Honestly, it's sad that constantly using these double standards is harmful to the credibility of whatever else you're writing here (and you've got interesting stuff as well on your website).

Yes and I just want to stress again that I was against the war against Iraq and would never vote for Bush (if I were an American citizen which I'm not).


4:14 AM  
Blogger Cosmic Duck said...


You don't have to justify yourself by saying you would never vote for Bush. Whether you vote for one or another US politician does not validate or invalidate your arguments.

What is basically wrong in your argumentation, which also by the way contain many merits, especially in your pinpointing fallacies of logic, is the comparisons you make. The comparison with nazi Germany is missing the point.

The point is that the Palestinians are an oppressed people. I admit that my remark about an oppressed people being always right was silly and pompous. In this case, however, you are confronted with an oppressed people which is not right per se, but which has a strong moral case deriving from the fact that they were evicted from their land in the first place.

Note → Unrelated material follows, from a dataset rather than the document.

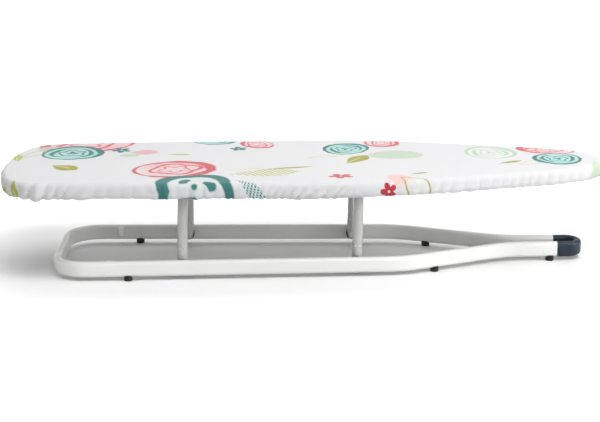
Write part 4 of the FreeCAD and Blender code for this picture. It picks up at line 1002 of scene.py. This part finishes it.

Now this people is obstructed from moving about in the area by a strong Israeli army. A precondition for a modern economy is freedom of movement. It is fatal that the Israelis won't allow this. The international community cannot let the Palestinians down by not doing anything. Here you have a people getting more and more embittered. Producing terror actions is not justifiable, but it is perhaps understandable when confronted with such a reality. Therefore the West should start acknowledging the rights of the Palestinians, continue supporting the PA economically and take them off the terror lists.